DATA SHOWN.
↓
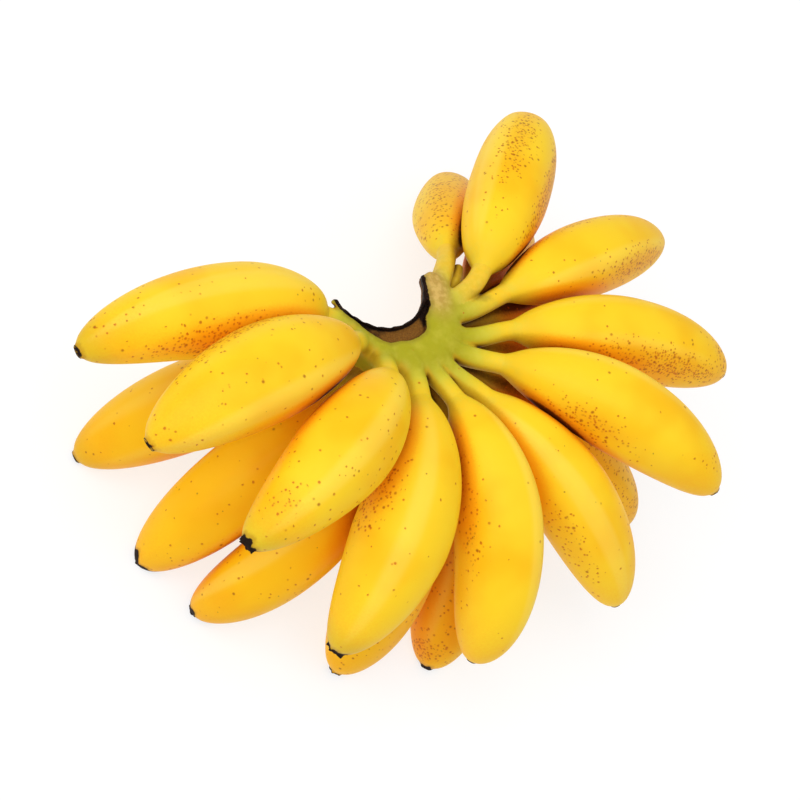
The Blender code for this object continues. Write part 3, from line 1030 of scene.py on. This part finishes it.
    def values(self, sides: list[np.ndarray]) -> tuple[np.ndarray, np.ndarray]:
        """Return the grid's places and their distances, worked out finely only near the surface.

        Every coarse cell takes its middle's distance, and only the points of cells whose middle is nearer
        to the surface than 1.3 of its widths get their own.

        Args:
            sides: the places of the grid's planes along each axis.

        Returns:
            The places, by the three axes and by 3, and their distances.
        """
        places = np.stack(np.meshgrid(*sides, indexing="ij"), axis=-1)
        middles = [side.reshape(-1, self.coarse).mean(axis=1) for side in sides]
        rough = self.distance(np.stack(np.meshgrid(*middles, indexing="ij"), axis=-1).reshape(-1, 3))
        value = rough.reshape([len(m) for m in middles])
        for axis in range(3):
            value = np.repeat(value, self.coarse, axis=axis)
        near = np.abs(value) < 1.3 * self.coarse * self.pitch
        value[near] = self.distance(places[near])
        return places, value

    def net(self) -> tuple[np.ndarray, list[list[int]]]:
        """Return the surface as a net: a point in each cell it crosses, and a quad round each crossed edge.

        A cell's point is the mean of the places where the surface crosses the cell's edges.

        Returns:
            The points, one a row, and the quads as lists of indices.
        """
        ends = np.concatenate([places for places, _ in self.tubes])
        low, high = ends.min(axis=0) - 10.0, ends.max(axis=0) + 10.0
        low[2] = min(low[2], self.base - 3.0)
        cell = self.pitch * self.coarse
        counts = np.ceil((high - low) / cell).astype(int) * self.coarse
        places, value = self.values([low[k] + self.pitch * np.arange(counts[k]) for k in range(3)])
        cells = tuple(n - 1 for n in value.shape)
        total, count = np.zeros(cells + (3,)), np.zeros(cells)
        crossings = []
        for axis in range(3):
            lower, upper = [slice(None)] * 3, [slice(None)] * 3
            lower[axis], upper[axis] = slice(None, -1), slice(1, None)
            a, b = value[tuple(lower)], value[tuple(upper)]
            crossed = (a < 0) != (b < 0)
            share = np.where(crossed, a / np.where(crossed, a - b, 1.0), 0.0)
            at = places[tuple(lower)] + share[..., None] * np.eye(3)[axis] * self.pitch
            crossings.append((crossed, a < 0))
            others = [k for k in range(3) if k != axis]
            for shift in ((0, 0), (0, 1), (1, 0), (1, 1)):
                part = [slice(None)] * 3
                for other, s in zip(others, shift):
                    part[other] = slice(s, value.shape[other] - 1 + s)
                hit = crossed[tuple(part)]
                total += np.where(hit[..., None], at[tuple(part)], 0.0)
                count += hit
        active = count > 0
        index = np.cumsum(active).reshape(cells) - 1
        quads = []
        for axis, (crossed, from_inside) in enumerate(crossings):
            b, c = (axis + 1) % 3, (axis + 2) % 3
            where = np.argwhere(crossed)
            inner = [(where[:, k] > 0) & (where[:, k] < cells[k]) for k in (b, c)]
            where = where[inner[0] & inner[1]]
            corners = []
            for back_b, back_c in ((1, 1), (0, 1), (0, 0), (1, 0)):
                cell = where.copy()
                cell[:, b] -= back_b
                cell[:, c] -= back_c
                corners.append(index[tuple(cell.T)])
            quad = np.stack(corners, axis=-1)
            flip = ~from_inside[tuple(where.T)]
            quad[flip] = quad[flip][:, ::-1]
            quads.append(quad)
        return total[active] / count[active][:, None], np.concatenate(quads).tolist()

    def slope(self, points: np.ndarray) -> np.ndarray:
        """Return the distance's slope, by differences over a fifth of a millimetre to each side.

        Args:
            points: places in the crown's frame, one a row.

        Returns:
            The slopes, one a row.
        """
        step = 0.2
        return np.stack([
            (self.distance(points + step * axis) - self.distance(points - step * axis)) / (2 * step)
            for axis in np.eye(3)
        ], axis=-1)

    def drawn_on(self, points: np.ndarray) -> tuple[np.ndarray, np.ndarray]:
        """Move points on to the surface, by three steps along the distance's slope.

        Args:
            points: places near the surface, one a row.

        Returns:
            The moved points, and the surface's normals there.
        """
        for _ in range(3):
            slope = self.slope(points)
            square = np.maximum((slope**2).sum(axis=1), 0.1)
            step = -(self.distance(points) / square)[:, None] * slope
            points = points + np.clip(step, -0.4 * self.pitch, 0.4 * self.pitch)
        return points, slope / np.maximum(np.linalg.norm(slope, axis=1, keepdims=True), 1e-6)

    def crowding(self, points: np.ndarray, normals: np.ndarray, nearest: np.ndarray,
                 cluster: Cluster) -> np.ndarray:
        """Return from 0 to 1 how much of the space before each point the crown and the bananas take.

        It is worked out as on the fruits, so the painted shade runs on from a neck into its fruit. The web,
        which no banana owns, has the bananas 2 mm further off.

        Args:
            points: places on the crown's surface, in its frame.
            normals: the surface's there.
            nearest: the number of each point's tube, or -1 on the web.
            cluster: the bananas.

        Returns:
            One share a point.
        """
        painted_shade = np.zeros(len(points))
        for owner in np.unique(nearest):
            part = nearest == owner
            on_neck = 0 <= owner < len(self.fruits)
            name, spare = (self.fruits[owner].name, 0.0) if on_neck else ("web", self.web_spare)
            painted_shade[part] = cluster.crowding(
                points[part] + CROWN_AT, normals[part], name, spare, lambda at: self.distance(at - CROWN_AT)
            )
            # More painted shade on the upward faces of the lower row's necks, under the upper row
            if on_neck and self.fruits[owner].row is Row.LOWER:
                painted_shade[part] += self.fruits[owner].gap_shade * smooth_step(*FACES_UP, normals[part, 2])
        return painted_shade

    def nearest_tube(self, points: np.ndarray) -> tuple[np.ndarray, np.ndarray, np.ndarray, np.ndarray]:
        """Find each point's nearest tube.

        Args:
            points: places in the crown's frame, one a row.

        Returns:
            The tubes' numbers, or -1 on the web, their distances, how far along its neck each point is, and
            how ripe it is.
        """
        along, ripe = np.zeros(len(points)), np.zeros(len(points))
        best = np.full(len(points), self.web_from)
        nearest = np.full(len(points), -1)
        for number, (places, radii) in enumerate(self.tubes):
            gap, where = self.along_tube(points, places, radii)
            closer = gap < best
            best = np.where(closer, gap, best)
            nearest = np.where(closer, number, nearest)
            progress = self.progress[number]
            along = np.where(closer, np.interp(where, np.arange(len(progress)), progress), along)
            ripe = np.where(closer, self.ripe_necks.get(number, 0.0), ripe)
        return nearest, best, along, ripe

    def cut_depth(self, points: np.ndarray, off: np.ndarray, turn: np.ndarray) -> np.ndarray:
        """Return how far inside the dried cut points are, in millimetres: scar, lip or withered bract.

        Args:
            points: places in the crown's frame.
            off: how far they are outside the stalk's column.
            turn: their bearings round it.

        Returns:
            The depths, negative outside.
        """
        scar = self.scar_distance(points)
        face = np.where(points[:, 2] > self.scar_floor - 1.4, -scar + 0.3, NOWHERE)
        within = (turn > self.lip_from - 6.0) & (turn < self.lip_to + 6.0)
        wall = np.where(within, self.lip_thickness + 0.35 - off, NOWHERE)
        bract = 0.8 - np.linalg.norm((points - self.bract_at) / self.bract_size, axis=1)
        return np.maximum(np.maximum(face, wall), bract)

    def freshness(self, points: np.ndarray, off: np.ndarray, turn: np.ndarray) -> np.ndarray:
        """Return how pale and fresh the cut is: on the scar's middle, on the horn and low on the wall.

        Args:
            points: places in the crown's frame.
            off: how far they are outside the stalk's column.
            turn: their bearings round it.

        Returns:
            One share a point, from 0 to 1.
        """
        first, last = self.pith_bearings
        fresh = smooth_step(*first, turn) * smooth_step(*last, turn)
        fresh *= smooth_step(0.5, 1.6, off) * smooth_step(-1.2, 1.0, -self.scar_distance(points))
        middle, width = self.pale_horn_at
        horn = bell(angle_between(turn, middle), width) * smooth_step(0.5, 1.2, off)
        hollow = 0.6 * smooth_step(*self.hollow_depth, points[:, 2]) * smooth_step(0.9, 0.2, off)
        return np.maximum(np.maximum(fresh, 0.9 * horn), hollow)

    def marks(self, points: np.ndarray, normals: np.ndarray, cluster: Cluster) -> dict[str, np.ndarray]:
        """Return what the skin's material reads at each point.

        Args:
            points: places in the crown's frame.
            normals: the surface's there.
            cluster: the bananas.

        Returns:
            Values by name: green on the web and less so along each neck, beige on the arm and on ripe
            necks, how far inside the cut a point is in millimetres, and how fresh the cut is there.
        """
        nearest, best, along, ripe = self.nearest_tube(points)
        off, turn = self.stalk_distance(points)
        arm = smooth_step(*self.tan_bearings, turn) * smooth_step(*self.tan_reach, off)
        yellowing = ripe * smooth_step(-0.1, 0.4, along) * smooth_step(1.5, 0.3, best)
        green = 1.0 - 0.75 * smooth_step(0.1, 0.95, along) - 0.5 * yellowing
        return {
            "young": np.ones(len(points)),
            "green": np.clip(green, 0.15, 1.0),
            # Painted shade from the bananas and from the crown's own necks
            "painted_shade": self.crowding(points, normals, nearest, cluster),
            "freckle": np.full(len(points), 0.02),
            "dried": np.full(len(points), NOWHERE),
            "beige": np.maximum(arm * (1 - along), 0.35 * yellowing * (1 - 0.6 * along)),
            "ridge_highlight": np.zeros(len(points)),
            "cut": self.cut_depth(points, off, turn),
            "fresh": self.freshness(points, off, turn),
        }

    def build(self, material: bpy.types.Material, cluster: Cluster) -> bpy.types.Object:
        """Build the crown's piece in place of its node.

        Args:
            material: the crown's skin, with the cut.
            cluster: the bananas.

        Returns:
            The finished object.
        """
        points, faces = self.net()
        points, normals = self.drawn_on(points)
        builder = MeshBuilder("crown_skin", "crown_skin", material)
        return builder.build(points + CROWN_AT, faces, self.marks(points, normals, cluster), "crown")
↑
SET PROBLEM.
Return, please, the lines of the data from the first through the line containing "sides: the places", both kept, exactly as they stand and nothing more.

SOLUTION FOR THIS EXERCISE.
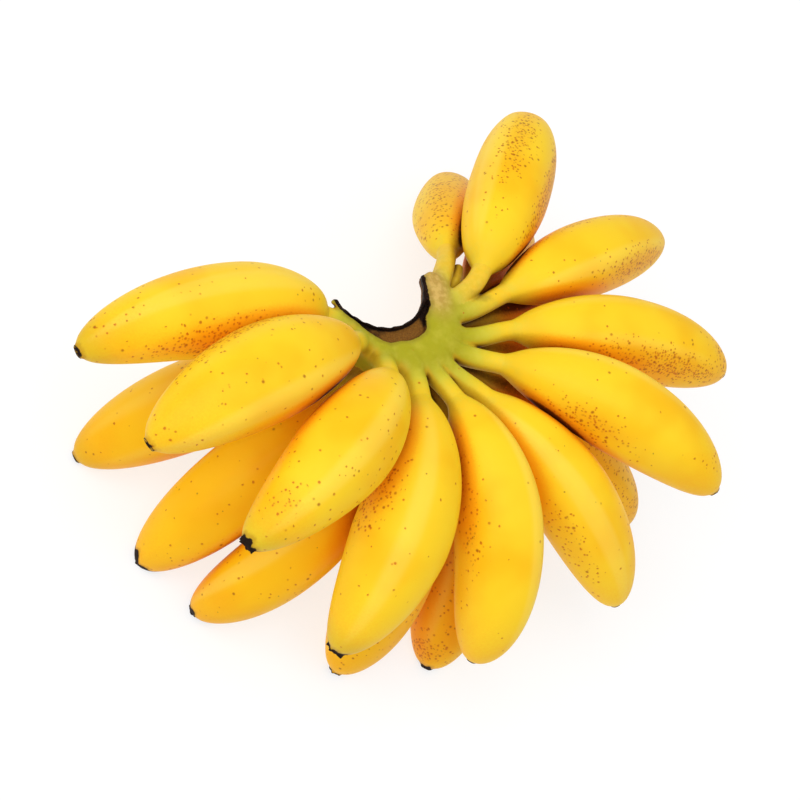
The Blender code for this object continues. Write part 3, from line 1030 of scene.py on. This part finishes it.
    def values(self, sides: list[np.ndarray]) -> tuple[np.ndarray, np.ndarray]:
        """Return the grid's places and their distances, worked out finely only near the surface.

        Every coarse cell takes its middle's distance, and only the points of cells whose middle is nearer
        to the surface than 1.3 of its widths get their own.

        Args:
            sides: the places of the grid's planes along each axis.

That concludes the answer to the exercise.